— Можете это исследовать, — продолжаю я, — на заключенных или добровольцах, чтобы убедиться, что я говорю правду. А после — ваша страна должна заключить с нами договор о запрете этого дьявольского средства, меняющего саму человеческую природу. Пусть уж лучше честная война — даже такая, какую описал в своих видениях один из офицеров моего мужа, как мне сказали, добровольно вызвавшийся на эксперимент. Но война — между людьми. Я не знаю, как иначе остановить события. Может быть, я совершаю глупость — но это лучше, чем сидеть и смотреть.
— Кто и где его делает? — спрашивает американец. — Что вам известно еще?
Я отрицательно качаю головой.
— А вот это мне неизвестно, мистер. Я видела, и не раз и вблизи, что происходит с теми, кто принял. Слышала их рассказы. О том, что было у военных, мне рассказывал тот, кто написал этот роман. Могу назвать вам несколько фамилий лиц, собственно снабжавших богему препаратом. Но я не могу знать то, к чему не имела отношения. А химия и медицина никогда не входили в круг моих знаний, как и служебных обязанностей.
— Может быть, — соглашается американец, — а ваша подруга, миссис Смоленцева, тоже ничего не знает? Хотя бы от своего супруга?
— Мой муж не «оборотень», а нормальный человек. — Вот молодец, Люся, не растерялась! — А еще он честный солдат. И как это по-вашему, ему совершенно не хочется остаться без работы. А еще он говорил, что эти существа живут меньше нас… и больше похожи на обезьян, чем на людей, когда с женщинами, — ну вы понимаете, мистер? И если таких разведется слишком много…
— И последний вопрос, миссис Лазарева, — американец поворачивается ко мне, — не подскажете, вот такие пальто, как на вас и на вашей компаньонке, здесь называют «американского фасона». Однако в Штатах он стал известен лишь в прошлом году, позже, чем у вас. Что еще любопытнее, кое-кто тут говорит, что эти пальто и плащи начали носить русские леди на севере, и лишь после в Москве и в других городах. А ваш послужной список, миссис Лазарева, наталкивает на мысль… Так не подскажете, откуда?

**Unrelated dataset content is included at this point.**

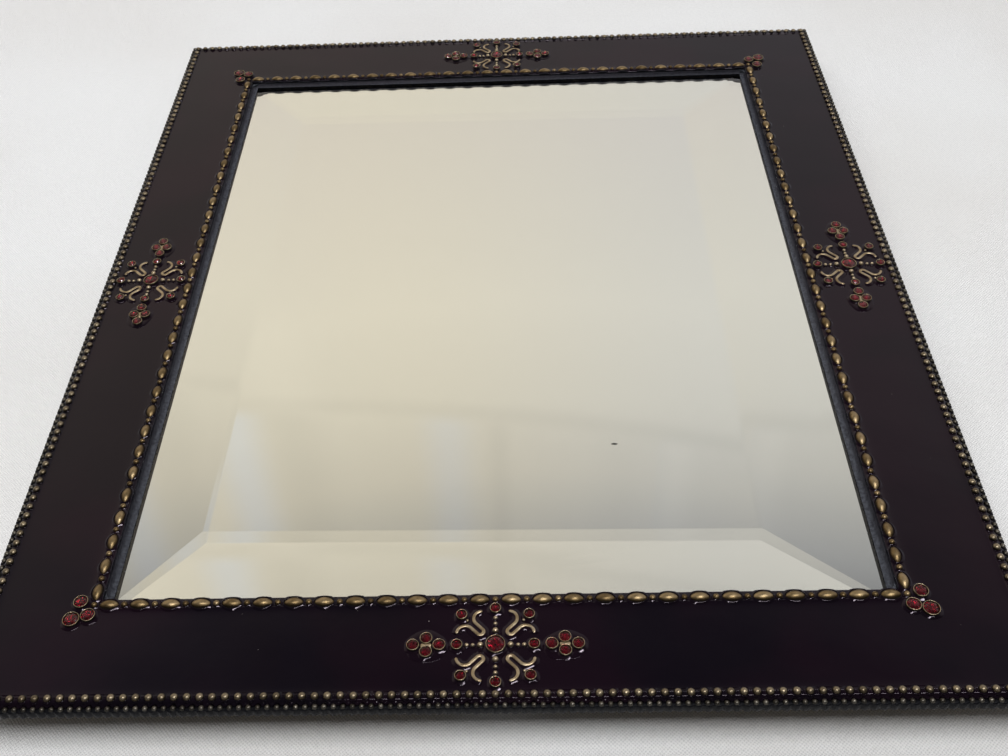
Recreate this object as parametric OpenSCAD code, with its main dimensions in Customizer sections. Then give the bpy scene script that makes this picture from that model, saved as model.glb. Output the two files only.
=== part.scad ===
// Bevelled mirror in an enamelled cast frame with beaded borders, crystal ornaments and an easel back.
// It lies on its back: +Z is out of the mirror's face, +Y is its top edge and +X its right side.
// The origin is the middle of the rear rim's plane, on which it rests.

/* [Sight opening] */
// Width of the opening that shows the mirror
sight_w = 196.6; // [170:0.1:230]
// Height of the opening that shows the mirror
sight_h = 242.8; // [210:0.1:290]
// Corner radius of the opening
sight_r = 3; // [1:0.5:6]

/* [Mirror glass] */
// Thickness of the glass
glass_t = 4; // [3:0.5:6]
// Width of the bevel round the glass
bevel_w = 28.6; // [12:0.1:38]
// How far the bevel thins the edge of the glass
bevel_drop = 2; // [1:0.1:2.5]
// How far the lip covers the glass on the left and right
side_cover = 3.3; // [2:0.1:6]
// How far the lip covers the glass at the top and bottom
end_cover = 5.6; // [2:0.1:8]
// Thickness of the silvering and its paint
silver_t = 0.15; // [0.1:0.05:0.3]

/* [Frame casting] */
// Thickness of the front plate
plate_t = 1.5; // [1.2:0.1:3]
// Width of the band, from the inner bead line to the outer one
band_w = 25.4; // [22:0.1:36]
// Depth of the enamel on the plate
enamel_t = 0.8; // [0.5:0.1:1.2]
// Thickness of the wall round the glass
rabbet_wall_t = 1.6; // [1.2:0.1:2.4]
// Width of the channel between that wall and the rear rim
channel_w = 4.8; // [4.6:0.1:7]
// Thickness of the rear rim
rim_t = 1.8; // [1.4:0.1:3]
// Clearance round the glass, the pad and the board
rabbet_gap = 0.4; // [0.2:0.1:1]
// Gap between the lip and the glass where they seat
seat_gap = 0.05; // [0.02:0.01:0.1]

/* [Back] */
// Depth of the recess behind the backing board
recess_d = 4.5; // [4.2:0.1:7]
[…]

— Мистер, хотите открою великую истину, — отвечаю я, — если не хотите, чтобы вам врали, не задавайте вопросов, на которые вам не обязаны отвечать.

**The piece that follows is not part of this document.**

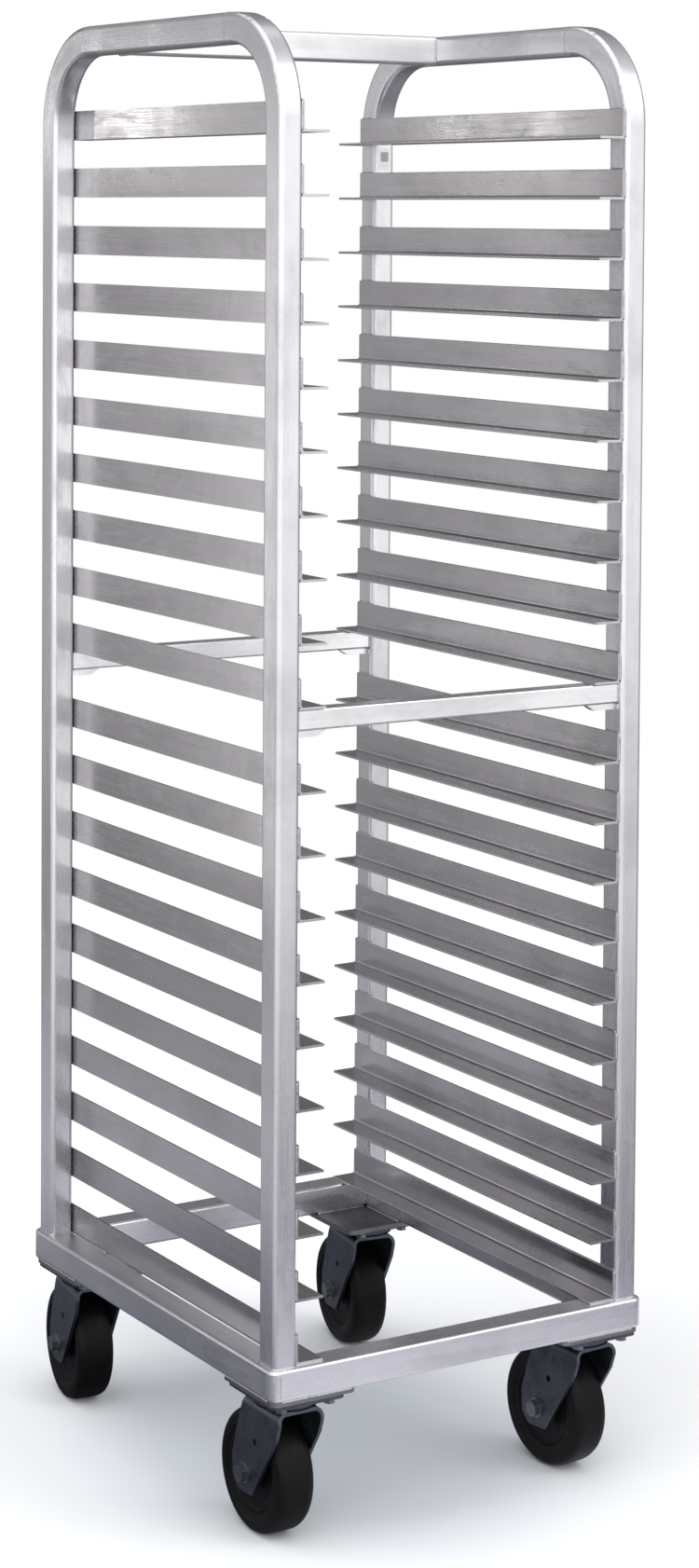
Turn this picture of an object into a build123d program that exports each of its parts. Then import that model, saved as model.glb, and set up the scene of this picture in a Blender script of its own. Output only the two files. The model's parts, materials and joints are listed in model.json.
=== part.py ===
from build123d import *
import math
import os

os.makedirs("parts", exist_ok=True)

# ---------------------------------------------------------------------------
# Sheet pan rack, open front, end load, twenty levels.  Millimetres.
# X runs left to right seen from the open front, Y from the front to the rear,
# Z up from the floor.
# ---------------------------------------------------------------------------

# overall
RACK_W = 533.4            # outside of the posts, left to right
RACK_D = 635.0            # outside of the posts, front to rear
RACK_H = 1854.2           # floor to the top of the side frames

# side frame tube, bent in one piece
TUBE_X = 31.75
TUBE_P = 38.1             # depth of the tube in the plane of the frame
TUBE_WALL = 2.0
TUBE_R = 6.0              # outside corner radius of the tube
BEND_OUT = 127.0          # outside radius of the two top bends

# base frame
BASE_W = 546.1
BASE_D = 647.7
BASE_SEC = 38.1
BASE_WALL = 2.6
BASE_R = 4.0              # along the tube's edges
BASE_CORNER_R = 12.0      # the four outer corners of the base, in plan
BASE_Z0 = 196.85
BASE_Z1 = BASE_Z0 + BASE_SEC
WEEP_D = 6.4              # drain holes in the underside of the base rails

# pan runners, angles with the flange against the posts
LEVELS = 20
PITCH = 76.2
MID_PITCH = 101.6         # larger step between the tenth and eleventh level
RUN_T = 3.2
RUN_FLANGE = 38.1
RUN_LEDGE = 38.1
RUN_LEN = RACK_D - 6.4
RUN_IN_R = 3.0
RUN_EDGE_R = 1.0

# cross braces
MID_SEC = 25.4
MID_WALL = 2.0
MID_R = 2.5
TOPB_Y = 31.75            # thickness of the top brace, front to rear
TOPB_AT = 140.0           # its middle, behind the middle of the rack
TOPB_H = 38.1             # flush with the top and underside of the rails
TOPB_WALL = 2.0
TOPB_R = 4.0
GUS_LONG = 46.0           # gusset clips under the ends of the mid braces
GUS_SHORT = 32.0
GUS_H = 8.5
GUS_T = 12.7

# corner plates and casters
PLATE_T = 6.35
CP_X0, CP_X1 = 152.0, 270.0
CP_Y0, CP_Y1 = 196.0, 320.5
CAST_X = 217.0            # swivel axis from the middle, left to right
CAST_Y = 262.0            # swivel axis from the middle, front to rear
CAST_LEAD = 45.0          # axle behind the swivel axis
REAR_YAW = -8.0          # resting turn of the two rear casters, degrees
FRONT_RIGHT_YAW = 4.0     # resting turn of the front right caster, degrees
TOPP_X, TOPP_Y, TOPP_T = 101.6, 114.3, 4.76
BOLT_SX, BOLT_SY = 66.7, 92.1
BOLT_D = 7.94
TAP_D = 8.1
BOLT_HOLE = 8.6
WHEEL_D = 152.4
WHEEL_W = 50.0
AXLE_D = 12.7
SLEEVE_D = 19.0
BORE_D = 19.1
FORK_IN = 27.5            # half the clear width between the fork legs
FORK_T = 4.5
CROWN_Z1 = 172.5
KING_D = 12.0

# derived
HX = RACK_W / 2
HY = RACK_D / 2
IN_X = HX - TUBE_X        # inner faces of the posts
POST_Y = HY - TUBE_P / 2
PLATE_Z1 = BASE_Z0
PLATE_Z0 = PLATE_Z1 - PLATE_T
TOPP_Z1 = PLATE_Z0
TOPP_Z0 = TOPP_Z1 - TOPP_T
AXLE_Z = WHEEL_D / 2


def level_z(n):
    """Underside of the ledge of level n, level 1 at the top."""
    low = BASE_Z1
    steps = LEVELS - n
    z = low + steps * PITCH
    if n <= LEVELS // 2:
        z += MID_PITCH - PITCH
    return z


def rounded_rect(w, h, r):
    return RectangleRounded(w, h, r)


def rect_tube(length, w, h, r, wall):
    """Tube along local Z, open at both ends, centred on the origin."""
    outer = extrude(rounded_rect(w, h, r), length / 2, both=True)
    inner = extrude(rounded_rect(w - 2 * wall, h - 2 * wall,
                                 max(r - wall, 0.6)), length / 2 + 1, both=True)
    return outer - inner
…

Оставшийся путь проделываем в молчании. На Арбатской площади мы садимся в ожидающую нас машину, — ну а американец исчезает в толпе.

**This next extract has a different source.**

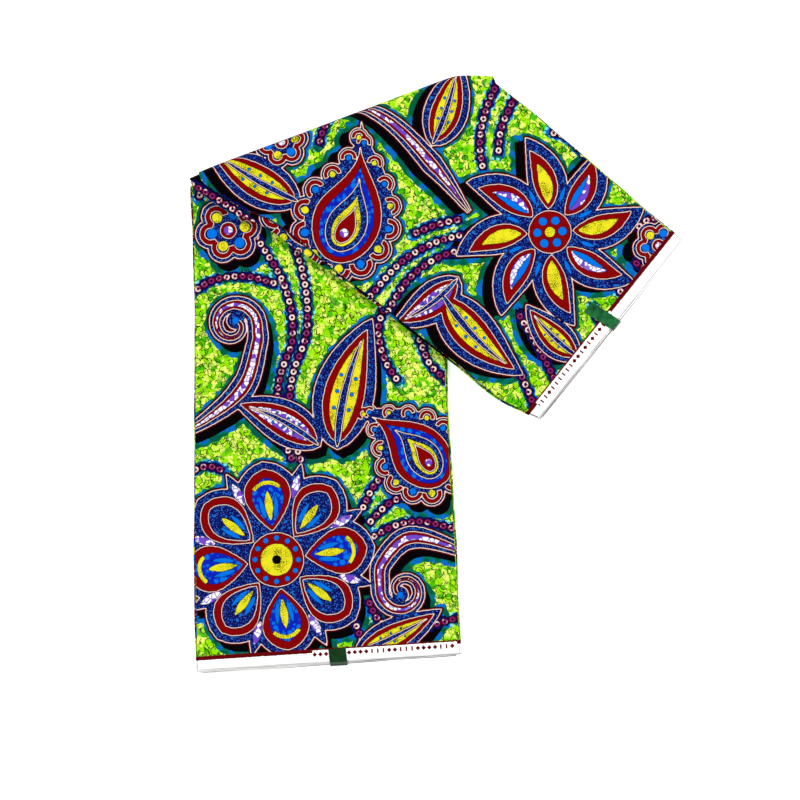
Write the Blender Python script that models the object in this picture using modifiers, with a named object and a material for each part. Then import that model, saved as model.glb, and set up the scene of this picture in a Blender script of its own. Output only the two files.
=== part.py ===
"""A six-yard length of printed cotton cloth, lying folded on a flat surface.

The cloth is folded down to a strip of sixteen layers, as long as the cloth is wide, so both of the
strip's ends are selvedges. The strip is then folded over once on the slant, which leaves two stretches.
The lower stretch lies on the surface. The upper stretch turns back over the fold, lies across the lower
one and comes down to the surface beyond it. Each stretch has the top layer, which shows, and the hidden
layers below it, which share one solid whose edges are parted into leaves. A tab of green tape holds the
layers together at each end.

Metres, +Z up, origin below the middle of the object at the surface that it lies on.
"""

import bisect
import math

import bmesh
import bpy

MM = 0.001

# The cloth, in millimetres. A layer's height takes in the air below it
CLOTH_LENGTH = 5486.0
LAYERS = 16
LAYER = 0.625
STRIP_WIDTH = CLOTH_LENGTH / LAYERS
STACK = LAYERS * LAYER

# The solids part the stack into leaves, of which the uppermost is the top layer with its rolled edges
LEAVES = 4
LEAF = STACK / LEAVES
LEAF_FLANK = (0.3, 0.7)
WALL = 1.5
SEAM = 0.35
LIP = 2.5
GROOVE = 1.5
LEDGE_RISE = 0.05
LEDGE_INSET = WALL + 1.5 * SEAM
SHORTEST_END = 0.004
SHARP_ANGLE = 40

# The slanting fold: a small teardrop of air lies inside it
FOLD_AIR = 1.5
FOLD_RADIUS = FOLD_AIR + STACK
FOLD_CENTRE = FOLD_RADIUS
HEAD_GAP = 1.0
FOLD_PUFF = 0.22
FOLD_TUCK = 1.2

# How the upper stretch comes down beyond the lower one
DROP_START = 8.0
DROP_END = 95.0

# The gentle waves of the cloth: share, slowness along x and y, start. Then how high they are, and how far
# from the upper stretch those of the lower one start and are full
WAVES = ((0.5, 47, 90, 0.0), (0.3, -110, 38, 1.3), (0.2, 29, 29, 0.4))
WAVE = 0.7
WAVE_START = 15.0
WAVE_FULL = 65.0

# The middle of the plan below, so that the origin lies under the middle of the object
MIDDLE = (2.97, 0.51)

# The plan, in millimetres: x, y of points on the outline of each stretch's top layer
FOLD_LINE = ((-322, 260), (-281, 277), (-187, 312), (-97, 346), (10, 386), (27, 391), (46, 392), (75, 391))
FOLD_INWARD = (0.349, -0.937)
UPPER_STARTS = 0.035

LOWER_CORNER = (-310, -384)
LOWER_SLANT = math.radians(3.67)
LOWER_FOOT = (
    LOWER_CORNER,
    (
        LOWER_CORNER[0] + STRIP_WIDTH * math.cos(LOWER_SLANT),
        LOWER_CORNER[1] + STRIP_WIDTH * math.sin(LOWER_SLANT),
    ),
)
LOWER_LEFT = (LOWER_CORNER, (-313, -224), (-313, -62), (-313, 100), (-315, 190), (-318, 249))
LOWER_RIGHT = (LOWER_FOOT[1], (25, -214), (17, -84), (13, 34), (24, 170), (48, 285), (79, 379))
UPPER_END = ((136, -54), (321, 177))
UPPER_NEAR = (
    (136, -54), (85, -29), (32, 13), (-18, 51), (-76, 97), (-122, 131),
    (-172, 173), (-215, 204), (-251, 218), (-297, 247), (-305, 254),
)
UPPER_FAR = ((321, 177), (263, 226), (203, 278), (145, 328), (79, 380))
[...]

— Аня, так это правда? — спрашивает Лючия, едва мы уединяемся в кабинете в моей квартире. — Про войну будущего, адские препараты, превращающие людей в существ?
— Не будет такого! — улыбаюсь я. — Ну сама подумай, кто бы стал врагу такую правду рассказывать?
Ну не совершил в этой реальности швейцарец Альберт Хоффман «поездки на велосипеде» в сорок третьем году! Так случилось, что в его лаборатории в Базеле незадолго до того был небольшой пожар. А после возникли проблемы с финансированием — так что свойства лизергиновой кислоты до сего дня остались миру неизвестными, и препарат ЛСД-25 (который я дала американцу) еще не открыт. Спасибо доктору Князеву с подлодки, который этот факт вспомнил, и что-то в его записях нашлось, самое общее, но нашим ученым хватило, подробностей не знаю, я же и в самом деле не химик!
А если американцы поверят, что технологический рывок СССР это последствия массового применения ЛСД к ученым кадрам? И какое-то количество своих умных голов потравят? По крайней мере, Пономаренко на такое надеется. Ну и наркомания у них будет — это в СССР наркотики в широкий обиход лишь при «перестройке», а особенно при капитализме вошли!
И никакого злого умысла — мы вам лишь информацию сообщили. А что вы сами с ней сделаете, мы не в ответе!
— А сам адмирал не мог доверить ваш разговор бумаге?
— Надеюсь, что нет, мы говорили об этом, и он отнёсся к опасности достаточно серьёзно.
— Ну а вся эта история с препаратом? Какое она имеет отношение к главному вопросу? И отчего Лазарев втянул в это дело свою супругу, а не пришел сам? Что по всему этому скажет твой аналитический ум, Джек?